Fundamentally though, in a public, decentralised blockchain no single person has control of the network or the data; each participant can be in full control of what he or she does when interacting with decentralised application.

A new breed of application is being built to interact with blockchains called dApps (decentralised applications) and they sit on top of a ledger and utilise a new backbone of computing power and data storage.

What’s this got to do with us?

At Equal Experts we’ve been studying these technologies with interest for a few years now, albeit mainly from the sidelines. Although many of these exciting new technologies are already in use, elbowing them into the enterprise space for the sake of it isn’t a viable or sensible approach; care needs to be taken to make sure it’s the correct decision to utilise them.

However, over the last year or so we’ve developed smart contract platforms, provided in-depth research for governmental projects and sponsored meetups such as Blockchain Manchester.

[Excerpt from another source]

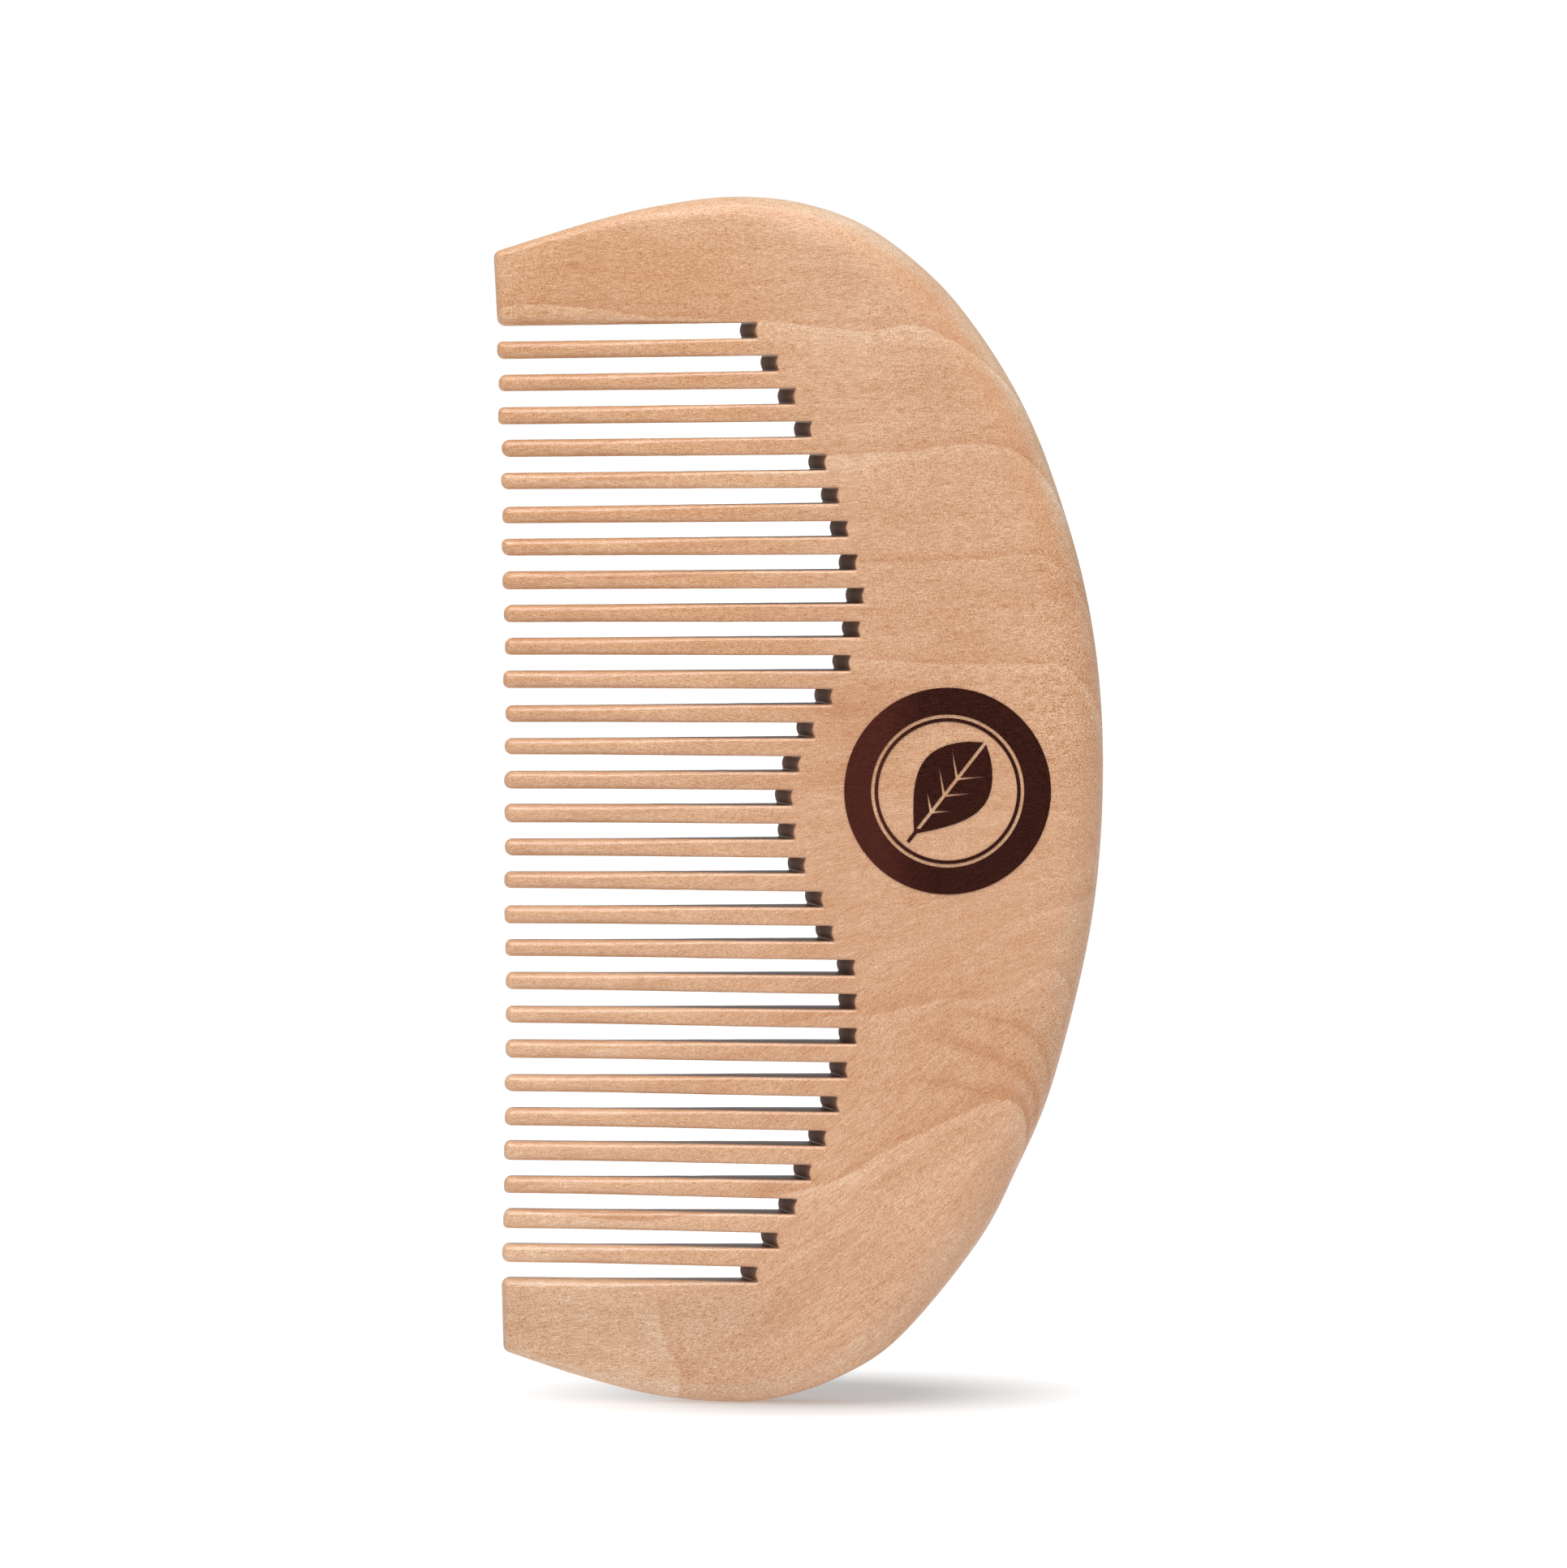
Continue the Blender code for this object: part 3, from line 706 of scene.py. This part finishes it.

We’re well aware that some of these technologies will see wider adoption in the coming years, so keeping up with advancements and maintaining a solid understanding of how they can be applied within the enterprise arena seems the right thing to do.

We foresee, over the coming months and years, that innovative use-cases for blockchain will emerge in areas such as finance, supply chain/distribution and legal services, which will thrust the technology into the mainstream. The fundamental point is that DLTs and blockchains can provide a trustless platform for organisations to transact on. The future is exciting, as we see an increasing and growing interest in what public blockchains and Web 3.0 really mean, and how these concepts can be utilised in both the consumer and enterprise worlds.

The question is: now the decentralised model is on its way to being proven and out the bag, is wider adoption inevitable, or will anything replace it with a better solution? Only time will tell. But we will continue to explore, prototype and research how these nascent technologies can be applied to real world applications, and leveraged by businesses around the world.